À l'écoute de She Was A Boy, un album serti d'arrangements fins, on comprend que Yael Naïm témoigne d'une solide culture musicale:



«J'ai commencé par la musique classique qui m'inspire sans fin. Puis j'ai travers une grande période de jazz (rythmes de la Nouvelle Orléans, grands pianistes Art Tatum, grandes chanteuses) tout en passant par la soul, les approches acoustiques à la Joe Henry ou même la pop indienne de Bollywood.»



On imagine donc une relation hautement créative avec son collègue David Donatien, avec qui elle dit former un groupe. Yael Naim en résume la dynamique :



«Je compose les musiques, j'écris les textes toute seule, après quoi je fais écouter à David. Au début, j'enregistre des idées guitare-voix et David réagit avec des idées pour la suite des choses. Spontanément il commence à enregistrer des idées, puis on s'enregistre ensemble, ça m'inspire, ça l'inspire et on continue de travailler comme s'il s'agissait d'un ping pong entre nous. Il peut arriver qu'on ne soit pas d'accord, on part alors chacun de son côté et on compare ensuite les enregistrements. Ça a duré comme ça à peu près deux ans.»

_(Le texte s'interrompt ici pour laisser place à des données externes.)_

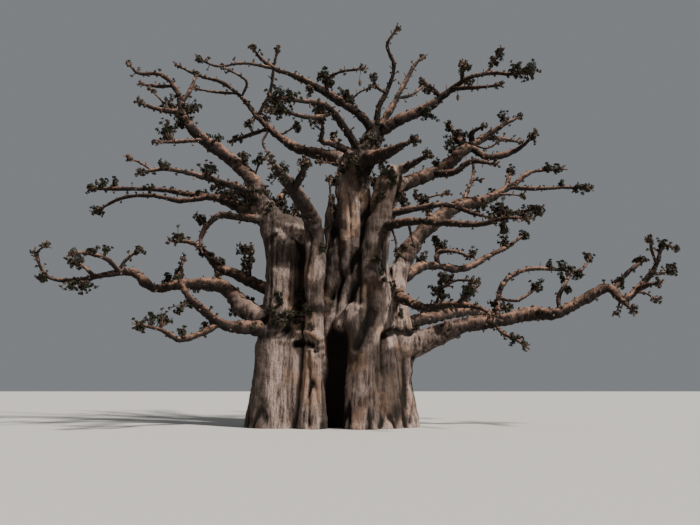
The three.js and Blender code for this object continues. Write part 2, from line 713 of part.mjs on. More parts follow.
const limbNames = Object.keys(traced).filter((name) => name in limbs);
for (const name of limbNames) {
  const limb = traced[name];
  const start = leaves(name);
  const limit = limb.ends.length ? limb.ends[0] : limb.last - 0.5;
  if (start >= limit) {
    throw new Error(`${name} stays too near ${limb.blocker} as far as way-point ${start.toFixed(2)}`);
  }
  limb.pieces = [{ node: null, to: start }];
  limb.ends.forEach((end, i) => {
    limb.pieces.push({ node: limb.ends.length > 1 ? `${name}_bough_${i + 1}` : `${name}_bough`, to: end });
  });
  limb.pieces.push({ node: `${name}_twigs`, to: limb.last });
}
for (const name of limbNames) {
  const limb = traced[name];
  const bearer = traced[limb.on];
  if (!bearer.column && limb.rootAt < bearer.pieces[0].to + 0.3) {
    throw new Error(`${name} has its root too near the foot of ${limb.on}`);
  }
  limb.pieces[0].node = nodeAt(limb.on, limb.rootAt);
  let from = 0;
  for (const { node, to } of limb.pieces) {
    nodes[node] ??= [];
    const isBough = node.includes("_bough") && from > 0;
    const sides = node.endsWith("_twigs") ? STEM_SIDES : BOUGH_SIDES;
    nodes[node].push(portion(limb, from, to, sides, isBough ? BOUGH_STEP : STEM_STEP));
    fill(limb, node, from, to);
    from = to;
  }
}
const clashes = [];
for (const [name, limb] of Object.entries(traced)) {
  if (limb.fused) {
    const node = `${limb.on}_twigs`;
    if (nodeAt(limb.on, limb.rootAt) !== node) {
      clashes.push(`${name} on ${limb.on} has its root outside the twigs`);
    }
    const outside = limb.samples.filter((sample) => sample.u > 0.3);
    const others = places.filter((place) => place.node !== node);
    const touched = others.filter((place) => outside.some((sample) => !apart(sample, place)));
    if (touched.length) {
      clashes.push(`${name} on ${limb.on} touches ${[...new Set(touched.map((place) => place.node))]}`);
    }
    nodes[node].push(portion(limb, 0, limb.last, TWIG_SIDES, STEM_STEP));
    fill(limb, node, 0, limb.last);
  }
}
if (clashes.length) {
  throw new Error(clashes.join("\n"));
}

// A thin tapering twig with three sides through its points.
function twig(points, radius, tipRadius) {
  const girth = points.map((_, i) => THREE.MathUtils.lerp(radius, tipRadius, i / (points.length - 1)));
  const limb = trace(points, girth);
  return { limb, solid: loft(points.map((_, i) => ring(limb, i, TWIG_SIDES))) };
}

// A leaf of eight faces: a four-cornered blade, thickest in its middle.
function leaf(base, direction, across, length) {
  const facing = direction.clone().cross(across).normalize();
  const middle = base.clone().addScaledVector(direction, length * WIDEST_AT);
  const corners = [
    base,
    middle.clone().addScaledVector(across, LEAF_WIDTH / 2),
    base.clone().addScaledVector(direction, length),
    middle.clone().addScaledVector(across, -LEAF_WIDTH / 2),
    middle.clone().addScaledVector(facing, LEAF_THICKNESS / 2),
    middle.clone().addScaledVector(facing, -LEAF_THICKNESS / 2),
  ];
  const positions = corners.flatMap((point) => point.toArray().map((value) => value * MILLIMETRES));
  return solid(positions, [4, 0, 1, 4, 1, 2, 4, 2, 3, 4, 3, 0, 5, 1, 0, 5, 2, 1, 5, 3, 2, 5, 0, 3]);
}

function free(candidates, node) {
  return places.every((place) => place.node === node
    || candidates.every((candidate) => apart(candidate, place)));
}

function tuft(node, sample, count, random) {
  let turn = random() * 2 * Math.PI;
  for (let i = 0; i < count; i++) {
    turn += (2 * Math.PI) / count;
    const base = sample.centre.clone().addScaledVector(sample.direction, -LEAF_STAGGER * (i + 0.5));
    const out = sample.across.clone().applyAxisAngle(sample.direction, turn);
    const direction = sample.direction.clone().multiplyScalar(LEAF_LEAN).add(out).normalize();
    const across = direction.clone().cross(sample.direction).normalize();
    const length = LEAF_LENGTH * (0.8 + 0.4 * random());
    const blade = [0.4, 0.8].map((share) => ({
      centre: base.clone().addScaledVector(direction, length * share),
      radius: LEAF_WIDTH / 2,
    }));
    if (free(blade, node)) {
      nodes[node].push(leaf(base, direction, across, length));
      blade.forEach((place) => places.push({ ...place, node }));
    }
  }
}

// Shoots in a spiral along a limb of twigs, each turning upward to a tuft at its tip.
function grow(limb, node, from, random) {
  let turn = random() * 2 * Math.PI;
  let travelled = SHOOT_SPACING * random();
  let before = null;
  for (const sample of limb.samples) {
    if (sample.u < from) {
      continue;
    }
    travelled += before ? before.distanceTo(sample.centre) : 0;
    before = sample.centre;
    if (travelled < SHOOT_SPACING || sample.u > limb.last - 0.3) {
      continue;
    }
    travelled = 0;
    turn += GOLDEN_ANGLE;
    const length = SHOOT_LENGTH * (0.7 + 0.6 * random());
    const out = sample.across.clone().applyAxisAngle(sample.direction, turn);
    out.addScaledVector(sample.direction, SHOOT_LEAN).addScaledVector(UP, SHOOT_RISE).normalize();
    const middle = sample.centre.clone().addScaledVector(out, sample.radius + length * 0.5);
    const tip = middle.clone().addScaledVector(out, length * TIP_BEND[0]);
    tip.addScaledVector(UP, length * TIP_BEND[1]);
    const shoot = twig([sample.centre.clone(), middle, tip], SHOOT_RADIUS, SHOOT_TIP_RADIUS);
    const outside = shoot.limb.samples.filter(({ u }) => u > 0.2);
    if (free(outside, node) && tip.z > LOWEST_TIP) {
      nodes[node].push(shoot.solid);
      fill(shoot.limb, node, 0, 2);
      tuft(node, shoot.limb.samples.at(-1), LEAVES_ON_SHOOT, random);
    }
  }
  tuft(node, limb.samples.at(-1), LEAVES_AT_TIP, random);
}

for (const [order, name] of limbNames.entries()) {
  const node = `${name}_twigs`;
  const random = seeded(order * 101 + (seeds[name] ?? 1) * 7919);
  grow(traced[name], node, traced[name].pieces.at(-2).to + 0.1, random);
  for (const fork of Object.values(traced)) {
    if (fork.fused && fork.on === name) {
      grow(fork, node, 0.4, random);
    }
  }
}

for (const fruit of fruits) {
  const node = `${fruit.on}_twigs`;
  const root = nearest(traced[fruit.on], fruit.hangs).centre.clone();
  const low = root.clone().addScaledVector(UP, -STALK_LENGTH);
  nodes[node].push(twig([root, low], STALK_RADIUS, STALK_RADIUS).solid);
  const rings = FRUIT_PROFILE.map(([drop, width]) => {
    const points = [];
    for (let i = 0; i < FRUIT_SIDES; i++) {
      const angle = (-2 * Math.PI * i) / FRUIT_SIDES;
      const out = new THREE.Vector3(Math.cos(angle), Math.sin(angle), 0);
      const spot = low.clone().addScaledVector(UP, STALK_SUNK - FRUIT_LENGTH * drop);
      points.push(spot.addScaledVector(out, FRUIT_RADIUS * width));
    }
    return points;
  });
  nodes[node].push(loft(rings));
}

// One mesh from overlapping solids. Only the outer skin is kept: a hollow sealed by the fusing is
// filled and a loose scrap dropped.
function meshOf(name, solids, material) {
  const skins = solids.reduce((whole, piece) => whole.add(piece)).simplify(SLIVER).decompose();
  const joined = skins.reduce((largest, skin) => (skin.volume() > largest.volume() ? skin : largest));
  const { vertProperties, triVerts, numProp } = joined.getMesh();
  const positions = new Float32Array((vertProperties.length / numProp) * 3);
  for (let i = 0; i < positions.length / 3; i++) {
    positions.set(vertProperties.subarray(i * numProp, i * numProp + 3), i * 3);
  }
  const geometry = new THREE.BufferGeometry();
  geometry.setAttribute("position", new THREE.BufferAttribute(positions, 3));
  geometry.setIndex([...triVerts]);
  geometry.computeVertexNormals();
  const mesh = new THREE.Mesh(geometry, material);
  mesh.name = name;
  return mesh;
}

const tree = new THREE.Group();
for (const [name, solids] of Object.entries(nodes)) {
  const isBough = name.includes("_bough");
  const material = name === "trunk" ? barkMaterial : isBough ? limbMaterial : twigMaterial;
  tree.add(meshOf(name, solids, material));
}

export default tree;
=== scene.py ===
# %% [markdown]
# # A wide old baobab
#
# The real thing is one rooted tree, some twenty-five metres across: a cluster of columns grown together
# into a trunk, and crooked limbs that end in knobbly, nearly bare twigs. The frame that is loaded here
# holds plain solids of the same tree. This script grows the bark, the twigs and the leaves on the same
# lines, so that everything stays where the solids are.

# %% Load the frame
import math

import bmesh
import bpy
import numpy as np
from mathutils import Matrix, Vector, kdtree, noise
from mathutils.bvhtree import BVHTree


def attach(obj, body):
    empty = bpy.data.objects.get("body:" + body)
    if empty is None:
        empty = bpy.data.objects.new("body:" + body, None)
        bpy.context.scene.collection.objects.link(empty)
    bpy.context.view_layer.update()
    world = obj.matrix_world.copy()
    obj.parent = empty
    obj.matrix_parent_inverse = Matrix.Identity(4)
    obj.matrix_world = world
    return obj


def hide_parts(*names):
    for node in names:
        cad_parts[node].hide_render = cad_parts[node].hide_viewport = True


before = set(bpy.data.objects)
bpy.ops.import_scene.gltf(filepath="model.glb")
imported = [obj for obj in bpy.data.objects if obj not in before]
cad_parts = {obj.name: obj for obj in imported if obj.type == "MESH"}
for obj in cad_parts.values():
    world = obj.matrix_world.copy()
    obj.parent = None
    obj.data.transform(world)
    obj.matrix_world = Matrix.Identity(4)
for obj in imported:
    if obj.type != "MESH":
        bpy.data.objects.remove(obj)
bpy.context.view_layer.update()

print("nodes in the frame:", len(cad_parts))

# %% [markdown]
# ## The camera
#
# Someone stands on level ground and looks slightly up at the tree. The horizon lies at the height of the
# eye, whatever the distance, so the row where it crosses the picture gives the tilt of the camera, and a
# tilt keeps the upright lines true to the photograph where a shifted lens would not. The picture is
# taken to be 700 pixels wide and 525 high.

# %% Camera
EYE_DISTANCE = 28
EYE_HEIGHT = 1.6
PICTURE_WIDTH = 700
MIDDLE_ROW = 262.5
HORIZON_ROW = 385
FOCAL_PIXELS = 700
SENSOR_WIDTH = 36
SEEN_TO = 500

eye_data = bpy.data.cameras.new("eye")
eye_data.sensor_width = SENSOR_WIDTH
eye_data.lens = SENSOR_WIDTH * FOCAL_PIXELS / PICTURE_WIDTH
eye_data.clip_end = SEEN_TO
eye = bpy.data.objects.new("eye", eye_data)
eye.location = (0, -EYE_DISTANCE, EYE_HEIGHT)
tilt = math.atan((HORIZON_ROW - MIDDLE_ROW) / FOCAL_PIXELS)
eye.rotation_euler = (math.pi / 2 + tilt, 0, 0)
bpy.context.scene.collection.objects.link(eye)
bpy.context.scene.camera = eye
print("camera tilted up by", round(math.degrees(tilt), 2), "degrees")

# %% [markdown]
# ## Floor and light
#
# The tree stands on a plain pale floor. The light is that of a studio: one broad lamp on the right, in
# front of the tree and fairly high, and an even surround that fills the shadows a little. A sun lamp with
# a wide angle is used for the first, because it lights a thing of this size evenly from one side.

# %% Floor and light
FLOOR_REACH = 150
FLOOR_COLOUR = (0.56, 0.54, 0.51)
FLOOR_ROUGHNESS = 0.9
KEY_FROM = Vector((0.68, -0.54, 0.72))
KEY_STRENGTH = 6.8
KEY_WIDTH = math.radians(5)
KEY_COLOUR = (1.0, 0.96, 0.90)
SURROUND = (0.80, 0.85, 0.90, 1)
SURROUND_STRENGTH = 0.26
PLAIN_GLOSS = 0.25


def plain_material(name, colour, roughness):
    """A material with one plain colour all over."""
    material = bpy.data.materials.new(name)
    material.use_nodes = True
    shader = material.node_tree.nodes["Principled BSDF"]
    shader.inputs["Base Color"].default_value = (*colour, 1)
    shader.inputs["Roughness"].default_value = roughness
    shader.inputs["Specular IOR Level"].default_value = PLAIN_GLOSS
    return material


def kept_mesh(name, shape):
    """The mesh that a bmesh is kept as. The bmesh is used up."""
    mesh = bpy.data.meshes.new(name)
    shape.to_mesh(mesh)
    shape.free()
    return mesh


def new_object(name, mesh):
    """An object at the origin that shows a mesh."""
    made = bpy.data.objects.new(name, mesh)
    bpy.context.scene.collection.objects.link(made)
    return made


floor_shape = bmesh.new()
bmesh.ops.create_grid(floor_shape, x_segments=1, y_segments=1, size=FLOOR_REACH)
floor_mesh = kept_mesh("floor", floor_shape)
floor_mesh.materials.append(plain_material("pale_floor", FLOOR_COLOUR, FLOOR_ROUGHNESS))
new_object("floor", floor_mesh)

key_data = bpy.data.lights.new("key", "SUN")
key_data.energy = KEY_STRENGTH
key_data.angle = KEY_WIDTH
key_data.color = KEY_COLOUR
key = bpy.data.objects.new("key", key_data)
key.rotation_euler = KEY_FROM.to_track_quat("Z", "Y").to_euler()
bpy.context.scene.collection.objects.link(key)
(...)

De toute évidence, l'une ne va pas sans l'autre.



«David est plus qu'un directeur artistique, bien qu'il soit moins attaché que moi à la matière première. Il fait en sorte que mes idées soient poussées plus loin. Ensemble, on joue presque tous les instruments et il nous arrive d'inviter des musiciens pour obtenir une certaine couleur. La couleur, c'est le résultat de nous deux.»







Yael Naim se produit ce samedi, 20h,à L'Astral. Emilie Clepper assurera la première partie.